Context-free dialogue from the pilot predicting how this will do: “It’s kind of like a paranormal wet dream.”


Super Fun Night (ABC, 9:30 p.m., debuts October 2)
What is it?: Rebel Wilson and producer Conan O’Brien both have their names attached to this pilot, a sitcom that really puts the “situational” in “situational comedy.” Drawn from experiences in Wilson’s own life, the show is about three girlfriends who are comfortably losers until Wilson’s character gets a promotion, and the girls have to learn about having fun in places and situations that are… not inside on the couch. This got shuffled from CBS to ABC, perhaps because Wilson’s brand of humor is part raunchy, part purely upsetting. The result is a dark humor that is both appealing and awful, depending on how the joke lands. Weirdly, this is one of the few other shows that gets up into Girls’ demographic—it’s a show about girls trying to survive in New York, helmed by a particularly awkward comedian. It’s endearing in its strange way, and if the show can get a little more even, it could be a cult hit.

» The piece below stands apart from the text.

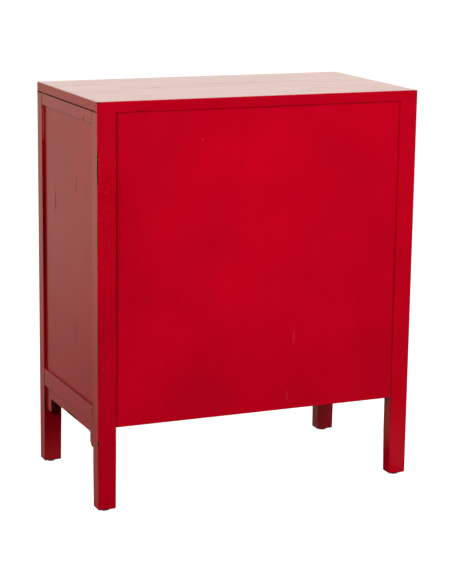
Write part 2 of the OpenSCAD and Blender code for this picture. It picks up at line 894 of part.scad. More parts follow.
// Outline of a row of dovetails that point along X, root at zero
module tails(reach, grow = 0) {
  for (i = [0:tail_count - 1]) translate([0, tail_first + i * tail_pitch]) polygon([
    [-past * sign(grow), tail_flare - tail_w / 2 - grow], [reach + grow, -tail_w / 2 - grow],
    [reach + grow, tail_w / 2 + grow], [-past * sign(grow), tail_w / 2 - tail_flare + grow]]);
}

// Both rows of tails on one drawer side, in the plane of the side
module tail_rows(grow = 0) {
  translate([front_back, 0]) mirror([1, 0]) tails(tail_l, grow);
  translate([back_front, 0]) tails(side_t, grow);
}

// Stands an outline of a drawer side up, between two places across the drawer
module side_slab(side, low_x, high_x) {
  translate([side * drawer_x, 0, drawer_z]) translate([low_x, 0, 0]) rotate([90, 0, 90])
    linear_extrude(high_x - low_x) children();
}

module drawer_tails(side, grow = 0) {
  side_slab(side, -drawer_w / 2 - past * sign(grow), side_t - drawer_w / 2 + grow) tail_rows(grow);
  side_slab(side, drawer_w / 2 - side_t - grow, drawer_w / 2 + past * sign(grow)) tail_rows(grow);
}

// Drawer bottom, or with clearance the grooves that hold it
module drawer_floor(side, grow = 0) {
  half = drawer_w / 2 - side_t + bottom_tongue + grow;
  translate([side * drawer_x, 0, drawer_z + bottom_rise])
    block([-half, front_back - bottom_tongue - grow, -grow],
      [half, drawer_end + past * sign(grow), drawer_bottom_t + grow]);
}

module drawer_front(side) {
  color(red) placed() difference() {
    intersection() {
      post([side * drawer_x - drawer_w / 2, -half_d, middle_rail_top + drawer_gap],
        [side * drawer_x + drawer_w / 2, front_back, top_rail_z - drawer_gap]);
      translate([side * drawer_x, -half_d, middle_rail_top + drawer_gap])
        bar(drawer_w, front_t, drawer_open_h - 2 * drawer_gap);
    }
    drawer_tails(side, tail_fit);
    drawer_floor(side, groove_fit);
    drawer_pull_spot(side) pull_screw(drive_fit);
  }
}

module drawer_sides(side) {
  color(stain) placed() {
    difference() {
      for (x = [-drawer_w / 2, drawer_w / 2 - side_t]) side_slab(side, x, x + side_t) {
        translate([front_back, 0]) square([back_front - front_back, side_h]);
        translate([back_front, 0]) square([side_t, bottom_rise + drawer_bottom_t]);
      }
      drawer_floor(side, groove_fit);
    }
    drawer_tails(side);
  }
}

module drawer_back(side) {
  color(stain) placed() difference() {
    block([side * drawer_x - drawer_w / 2, back_front, drawer_z + bottom_rise + drawer_bottom_t + groove_fit],
      [side * drawer_x + drawer_w / 2, drawer_end, drawer_z + side_h]);
    drawer_tails(side, tail_fit);
  }
}

module drawer_left_front() { drawer_front(left); }
module drawer_left_sides() { drawer_sides(left); }
module drawer_left_back() { drawer_back(left); }
module drawer_left_bottom() { color(stain) placed() drawer_floor(left); }
module drawer_right_front() { drawer_front(right); }
module drawer_right_sides() { drawer_sides(right); }
module drawer_right_back() { drawer_back(right); }
module drawer_right_bottom() { color(stain) placed() drawer_floor(right); }

// Section of a pull's base: rim, dished band and raised middle
module base_section() {
  slope = rim_t - dish_t;
  polygon([[0, 0], [base_r, 0], [base_r, rim_t - slope], [base_r - slope, rim_t],
    [base_r - rim_w, rim_t], [base_r - rim_w - slope, dish_t], [boss_r, dish_t],
    [boss_r - slope, base_t - slope], [boss_r - 2 * slope, base_t], [0, base_t]]);
}

// Cast pull: turned base, neck and eye, with its screw behind
module pull() {
  color(brass) {
    rotate_extrude() base_section();
    cylinder(r = eye_t / 2, h = base_t + eye_out - wire_r - ring_fit);
    difference() {
      translate([-eye_t / 2, 0, pivot_out]) rotate([0, 90, 0]) cylinder(r = eye_r, h = eye_t);
      translate([-eye_t, 0, pivot_out]) rotate([0, 90, 0]) cylinder(r = wire_r + ring_fit, h = 2 * eye_t);
    }
    pull_screw();
  }
}

// Ring that hangs from the eye
module ring() {
  color(brass) translate([0, -ring_r, pivot_out]) rotate_extrude() translate([ring_r, 0]) circle(wire_r);
}

module door_left_pull() { placed() door_pull_spot(left) pull(); }
module door_left_ring() { placed() door_pull_spot(left) ring(); }
module door_right_pull() { placed() door_pull_spot(right) pull(); }
module door_right_ring() { placed() door_pull_spot(right) ring(); }
module drawer_left_pull() { placed() drawer_pull_spot(left) pull(); }
module drawer_left_ring() { placed() drawer_pull_spot(left) ring(); }
module drawer_right_pull() { placed() drawer_pull_spot(right) pull(); }
module drawer_right_ring() { placed() drawer_pull_spot(right) ring(); }

top_board();
leg_front_left();
leg_front_right();
leg_back_left();
leg_back_right();
side_panel_left();
side_panel_right();
side_top_rail_left();
side_top_rail_right();
side_bottom_rail_left();
side_bottom_rail_right();
side_apron_left();
side_apron_right();
back_panel();
back_top_rail();
back_drawer_rail();
back_bottom_rail();
front_top_rail();
front_middle_rail();
front_bottom_rail();
front_apron();
drawer_divider();
drawer_runners();
centre_runner();
bottom_board();
bottom_cleats();
shelf();
shelf_cleats();
glides();
magnetic_catch();
top_screws();
cleat_screws();
door_left_hinge_stile();
door_left_meeting_stile();
door_left_rails();
door_left_panel();
door_left_pins();
door_left_strike();
door_right_hinge_stile();
door_right_meeting_stile();
door_right_rails();
door_right_panel();
door_right_pins();
door_right_strike();
drawer_left_front();
drawer_left_sides();
drawer_left_back();
drawer_left_bottom();
drawer_right_front();
drawer_right_sides();
drawer_right_back();
drawer_right_bottom();
door_left_pull();
door_left_ring();
door_right_pull();
door_right_ring();
drawer_left_pull();
drawer_left_ring();
drawer_right_pull();
drawer_right_ring();
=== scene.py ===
import math

import bmesh
import bpy
from mathutils import Matrix, Vector


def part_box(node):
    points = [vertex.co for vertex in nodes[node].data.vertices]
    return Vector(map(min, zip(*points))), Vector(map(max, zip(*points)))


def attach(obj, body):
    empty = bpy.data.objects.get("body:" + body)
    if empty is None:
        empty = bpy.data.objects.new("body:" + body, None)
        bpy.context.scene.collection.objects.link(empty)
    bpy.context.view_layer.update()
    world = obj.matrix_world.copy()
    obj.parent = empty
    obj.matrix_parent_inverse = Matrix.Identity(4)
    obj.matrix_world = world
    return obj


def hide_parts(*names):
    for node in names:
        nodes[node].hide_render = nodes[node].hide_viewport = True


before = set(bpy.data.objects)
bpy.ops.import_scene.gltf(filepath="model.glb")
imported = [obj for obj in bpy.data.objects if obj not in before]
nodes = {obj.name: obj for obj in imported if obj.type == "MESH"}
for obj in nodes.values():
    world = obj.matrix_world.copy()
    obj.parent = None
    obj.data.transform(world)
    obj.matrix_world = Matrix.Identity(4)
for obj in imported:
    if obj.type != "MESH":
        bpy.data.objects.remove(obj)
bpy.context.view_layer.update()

MM = 0.001

# The case, measured over the top board
case_low, case_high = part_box("top_board")
middle_y = (case_low.y + case_high.y) / 2
half_w = case_high.x
case_h = case_high.z
frame_top = case_low.z
front_y = case_low.y
back_y = case_high.y

# Where the back panel meets a leg, the side panel's face, and the front legs' inner face
joint_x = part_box("leg_back_right")[0].x - 1.5 * MM
panel_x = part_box("side_panel_right")[1].x
inside_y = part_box("leg_front_right")[1].y


# Camera, fitted to the photograph: the turn is yaw, pitch and roll in degrees

PICTURE = (452, 584)
FOCAL_PX = 1873.53
SENSOR = 36.0
CAMERA_TURN = (203.3694, -12.6583, 0.7229)
CAMERA_FROM_CASE = (1.5420, 3.5841, 1.2658)
FARTHEST = 100


def add_camera():
    yaw, pitch, roll = (math.radians(angle) for angle in CAMERA_TURN)
    beside, behind, above = CAMERA_FROM_CASE
    ahead = Vector((math.cos(pitch) * math.sin(yaw), math.cos(pitch) * math.cos(yaw), math.sin(pitch)))
    right = ahead.cross(Vector((0, 0, 1))).normalized()
    up = right.cross(ahead)
    tilted_right = math.cos(roll) * right + math.sin(roll) * up
    tilted_up = math.cos(roll) * up - math.sin(roll) * right
    data = bpy.data.cameras.new("view")
    data.sensor_fit = "VERTICAL"
    data.sensor_height = SENSOR
    data.lens = FOCAL_PX * SENSOR / PICTURE[1]
    data.clip_end = FARTHEST
    camera = bpy.data.objects.new("view", data)
    turn = Matrix((tilted_right, tilted_up, -ahead)).transposed().to_4x4()
    camera.matrix_world = Matrix.Translation((beside, behind + middle_y, above)) @ turn
    bpy.context.scene.collection.objects.link(camera)
    bpy.context.scene.camera = camera


# Shader maths

# The Mix node's sockets for a share, two colours and the mixed colour
MIX_SHARE, MIX_FIRST, MIX_SECOND, MIX_RESULT = 0, 6, 7, 2


class Value:
    """A socket that takes part in sums as a number does."""

    def __init__(self, finish, socket):
        self.finish = finish
        self.socket = socket

    def sum_with(self, operation, *others):
        inputs = dict(enumerate((self,) + others))
        return self.finish.node("Math", {"operation": operation}, inputs)

    def __add__(self, other):
        return self.sum_with("ADD", other)

    def __radd__(self, other):
        return self.sum_with("ADD", other)

    def __sub__(self, other):
        return self.sum_with("SUBTRACT", other)

    def __rsub__(self, other):
        return self.finish.node("Math", {"operation": "SUBTRACT"}, {0: other, 1: self})

    def __mul__(self, other):
        return self.sum_with("MULTIPLY", other)

    def __rmul__(self, other):
        return self.sum_with("MULTIPLY", other)

    def __truediv__(self, other):
        return self.sum_with("DIVIDE", other)

    def __pow__(self, other):
        return self.sum_with("POWER", other)

    def size(self):
        return self.sum_with("ABSOLUTE")

    def least(self, other):
        return self.sum_with("MINIMUM", other)

    def most(self, other):
        return self.sum_with("MAXIMUM", other)

    def ramp(self, start, end, low=0.0, high=1.0):
        """Goes smoothly from low at start to high at end."""
        limits = {"Value": self, "From Min": start, "From Max": end, "To Min": low, "To Max": high}
        return self.finish.node("MapRange", {"interpolation_type": "SMOOTHSTEP"}, limits)

    def sway(self, amount):
        """Makes a pattern from 0 to 1 vary about zero, by an amount."""
        return (self - 0.5) * amount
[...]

Target audience: The show wants it to be young women everywhere. It might be just young women who have watched Pitch Perfect 30 times.
Ideal way to watch: Alone on your couch on a Friday night, whenever a self-esteem attack is about to creep up. Add gin, count the rainbows, and queue up Pitch Perfect.
Context-free dialogue from the pilot predicting how this will do: “You deserve this, Kimmie. You have excellent reading comprehension skills.”


Ironside (NBC, 10 p.m., debuts October 2)
Description of the show: The remake of the long-running Raymond Burr-starring drama features Blair Underwood as the wheelchair-bound title character. Bitter about his lot in life, yet brilliant at his job, Underwood is the paraplegic version of the antisocial investigators that populate television screens. Joining Underwood is his team of young, attractive cops, including lithe rookie Spencer Grammer, brash Pablo Schreiber, and banker-turned-cop Neal Bledsoe. Trailing Underwood is his former partner, Brent Sexton, who deals with the emotional fallout of Ironside’s injuries.
Target audience: People who didn’t think the original Ironside was sexy enough.
Ideal way to watch: With episodes of the original playing on YouTube, while at your standing desk.
Context-free dialogue from the pilot predicting how this will do: “How are you dealing with this?” “Because I have no choice.”